Direction. Each line from the one containing "base_shell();" through the one containing "for body, members" must be echoed exactly, endpoints included, and every other line omitted.

Available data.
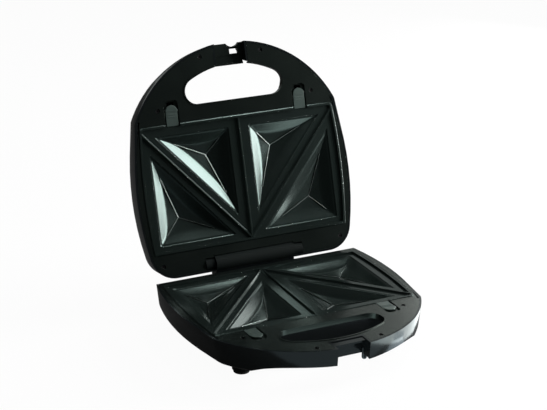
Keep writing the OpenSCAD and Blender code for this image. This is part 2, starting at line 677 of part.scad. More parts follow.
// Thermostat and fuse under the lid's tray, and the two lamps behind the lid's lenses
module thermostat() color(steel) in_lid() translate([-30, 10, tray_bottom]) {
    translate([0, 0, -8]) cylinder(r = 8, h = 8, $fn = 48);
    translate([-12, -3.5, -1]) cube([24, 7, 1]);
}
module thermal_fuse() color(steel) in_lid() translate([20, 4, tray_bottom - 2.1]) rotate([-90, 0, 0]) {
    cylinder(r = 2, h = 12, $fn = 32);
    translate([0, 0, -5]) cylinder(r = 0.5, h = 22, $fn = 16);
}
module lens(x) in_lid() translate([x, lamp_y, 0]) {
    translate([0, 0, -half_depth - 0.5]) cylinder(r = lens_r, h = wall + 0.6, $fn = 32);
    translate([0, 0, -half_depth + wall + 0.05]) cylinder(r = lens_r + 1.5, h = 1.2, $fn = 32);
}
module neon_lamps() color("orange") in_lid() both_sides() translate([lamp_x, lamp_y, -half_depth + wall + 1.45])
    cylinder(r = 2.2, h = 12, $fn = 32);

// Latch: a flap on two pins that folds into the notch and hooks under the base's keeper
module latch_body() difference() {
    union() {
        block(latch_half, -latch_head, latch_length, -latch_t + latch_face, latch_face);
        rod_x(-latch_half, 2 * latch_half, latch_face, 48);
        block(latch_half, latch_length - hook_t, latch_length, -latch_t + latch_face - hook_reach, latch_face);
    }
    translate([window_x, 0.6, -20]) cube([window_w, window_l, 40]);
    translate([scoop_x, -latch_head - 5, -20]) cylinder(r = 9, h = 40, $fn = 48);
    block(latch_half + 1, 7, latch_length - 2.4, latch_face - 0.8, latch_face + 5);
    both_sides() rod_x(latch_half - pin_grip, 10, latch_pin_r + 0.05);
}
module latch_clip() color(black_satin) in_lid() translate([0, latch_y, lid_latch_z]) latch_body();
module latch_pins() color(steel) in_lid() translate([0, latch_y, lid_latch_z]) both_sides()
    rod_x(latch_half - pin_grip + 0.3, notch_half + pin_reach - latch_half + pin_grip - 0.3, latch_pin_r);

module base_plate() color(non_stick) in_base() hot_plate();
module lid_plate() color(non_stick) in_lid() hot_plate();
module base_element() color(steel) in_base() element();
module lid_element() color(steel) in_lid() element();
module base_reflector() color(steel) in_base() tray();
module lid_reflector() color(steel) in_lid() tray();
module base_release_left() color(tab_grey) in_base() translate([-tab_x, 0, 0]) release_tab();
module base_release_right() color(tab_grey) in_base() translate([tab_x, 0, 0]) release_tab();
module lid_release_left() color(tab_grey) in_lid() translate([-tab_x, 0, 0]) release_tab();
module lid_release_right() color(tab_grey) in_lid() translate([tab_x, 0, 0]) release_tab();
module base_screws() color(steel) in_base() difference() {
    screws(shelf_z, rear_screw_length + shelf_t - 1.6);
}
module lid_screws() color(steel) in_lid() screws(deck_top, screw_length);
module power_lens() color("red") lens(-lamp_x);
module ready_lens() color("green") lens(lamp_x);

base_shell();
base_deck();
base_plate();
base_element();
base_reflector();
base_release_left();
base_release_right();
base_screws();
foot_pads();
cord_bush();
cord_clamp();
cord_clamp_screws();
terminal_block();
hinge_pins();
lid_shell();
lid_deck();
lid_plate();
lid_element();
lid_reflector();
lid_release_left();
lid_release_right();
lid_screws();
thermostat();
thermal_fuse();
power_lens();
ready_lens();
neon_lamps();
latch_clip();
latch_pins();
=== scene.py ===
# %% [markdown]
# A sandwich toaster stands open on a white table: a base with a hot plate, and a lid with a second hot
# plate that swings on a hinge at the back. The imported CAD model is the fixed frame: its pieces hang on
# bodies that can move, and what is made here hangs on the same bodies. Every object is in metres. X runs
# to the right seen from the handle, Y to the hinge and Z up.

# %% Load the frame
import bpy
import bmesh
import json
from math import pi, radians
from mathutils import Matrix, Vector

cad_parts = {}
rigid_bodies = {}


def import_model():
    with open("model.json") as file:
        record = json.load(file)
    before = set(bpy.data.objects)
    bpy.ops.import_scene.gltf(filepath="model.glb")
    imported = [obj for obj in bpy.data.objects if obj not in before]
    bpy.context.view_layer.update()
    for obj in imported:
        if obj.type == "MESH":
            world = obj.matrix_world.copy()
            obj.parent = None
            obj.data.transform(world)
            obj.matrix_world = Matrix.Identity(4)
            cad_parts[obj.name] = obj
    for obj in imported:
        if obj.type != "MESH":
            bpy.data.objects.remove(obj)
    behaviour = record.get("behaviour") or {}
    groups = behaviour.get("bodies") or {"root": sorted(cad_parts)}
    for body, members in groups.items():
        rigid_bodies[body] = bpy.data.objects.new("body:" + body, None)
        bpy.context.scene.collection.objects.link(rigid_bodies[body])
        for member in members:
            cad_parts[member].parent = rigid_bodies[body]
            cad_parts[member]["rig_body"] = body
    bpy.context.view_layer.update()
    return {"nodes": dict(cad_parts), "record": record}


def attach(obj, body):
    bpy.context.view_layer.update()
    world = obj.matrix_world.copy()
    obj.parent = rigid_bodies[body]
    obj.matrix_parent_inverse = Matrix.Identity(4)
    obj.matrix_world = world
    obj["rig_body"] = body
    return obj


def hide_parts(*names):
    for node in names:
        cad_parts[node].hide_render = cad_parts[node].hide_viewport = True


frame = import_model()
nodes = frame["nodes"]
scene = bpy.context.scene

# %% [markdown]
# Both halves of a toaster are nearly the same moulding. So both are drawn in one small drawing, in
# millimetres, with zero height on the plane where the plates' rims meet. One matrix stands the drawing on
# the table as the base. The other turns it upside down, closes it on the base with a small gap and swings
# it open about the hinge, as the lid. Modelling in place would mean working at a slant on the lid.

# %% Where the two halves stand
PARTING_HEIGHT = 45
MIDDLE_Y = 15.33
HINGE = Vector((0, 93, 6))
OPEN_ANGLE = radians(106)
CLOSED_GAP = 0.4

millimetres = Matrix.Scale(0.001, 4)
AS_BASE = millimetres @ Matrix.Translation((0, -MIDDLE_Y, PARTING_HEIGHT))
to_hinge = Matrix.Translation(HINGE)
swing = to_hinge @ Matrix.Rotation(-OPEN_ANGLE, 4, "X") @ to_hinge.inverted()
upside_down = Matrix.Translation((0, 0, CLOSED_GAP)) @ Matrix.Scale(-1, 4, (0, 0, 1))
AS_LID = AS_BASE @ swing @ upside_down
HALVES = {"base": AS_BASE, "lid": AS_LID}
hinge_axis = AS_BASE @ HINGE
print("lid hinge at", [round(v, 4) for v in hinge_axis])

# %% [markdown]
# The camera looks down from the front left with a long lens, so both plates and the front of the handle
# show, and parallel edges stay nearly parallel. A camera can be turned by hand until it looks right. Here
# its three directions come from the photograph's vanishing lines, so they are written as a matrix.

# %% Camera
SENSOR_WIDTH = 36
LENS = 103.377
CAMERA_PLACE = Vector((-0.65513, -1.33894, 0.69777))
CAMERA_RIGHT = Vector((0.90165, -0.43246, 0))
CAMERA_UP = Vector((0.15249, 0.31793, 0.93577))

camera = bpy.data.objects.new("camera", bpy.data.cameras.new("camera"))
scene.collection.objects.link(camera)
camera.data.sensor_width = SENSOR_WIDTH
camera.data.lens = LENS
camera_back = CAMERA_RIGHT.cross(CAMERA_UP)
turned = Matrix((CAMERA_RIGHT, CAMERA_UP, camera_back)).transposed().to_4x4()
camera.matrix_world = Matrix.Translation(CAMERA_PLACE) @ turned
scene.camera = camera
scene.view_settings.view_transform = "Standard"
print("camera looks along", [round(v, 3) for v in -camera_back])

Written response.
base_shell();
base_deck();
base_plate();
base_element();
base_reflector();
base_release_left();
base_release_right();
base_screws();
foot_pads();
cord_bush();
cord_clamp();
cord_clamp_screws();
terminal_block();
hinge_pins();
lid_shell();
lid_deck();
lid_plate();
lid_element();
lid_reflector();
lid_release_left();
lid_release_right();
lid_screws();
thermostat();
thermal_fuse();
power_lens();
ready_lens();
neon_lamps();
latch_clip();
latch_pins();
=== scene.py ===
# %% [markdown]
# A sandwich toaster stands open on a white table: a base with a hot plate, and a lid with a second hot
# plate that swings on a hinge at the back. The imported CAD model is the fixed frame: its pieces hang on
# bodies that can move, and what is made here hangs on the same bodies. Every object is in metres. X runs
# to the right seen from the handle, Y to the hinge and Z up.

# %% Load the frame
import bpy
import bmesh
import json
from math import pi, radians
from mathutils import Matrix, Vector

cad_parts = {}
rigid_bodies = {}


def import_model():
    with open("model.json") as file:
        record = json.load(file)
    before = set(bpy.data.objects)
    bpy.ops.import_scene.gltf(filepath="model.glb")
    imported = [obj for obj in bpy.data.objects if obj not in before]
    bpy.context.view_layer.update()
    for obj in imported:
        if obj.type == "MESH":
            world = obj.matrix_world.copy()
            obj.parent = None
            obj.data.transform(world)
            obj.matrix_world = Matrix.Identity(4)
            cad_parts[obj.name] = obj
    for obj in imported:
        if obj.type != "MESH":
            bpy.data.objects.remove(obj)
    behaviour = record.get("behaviour") or {}
    groups = behaviour.get("bodies") or {"root": sorted(cad_parts)}
    for body, members in groups.items():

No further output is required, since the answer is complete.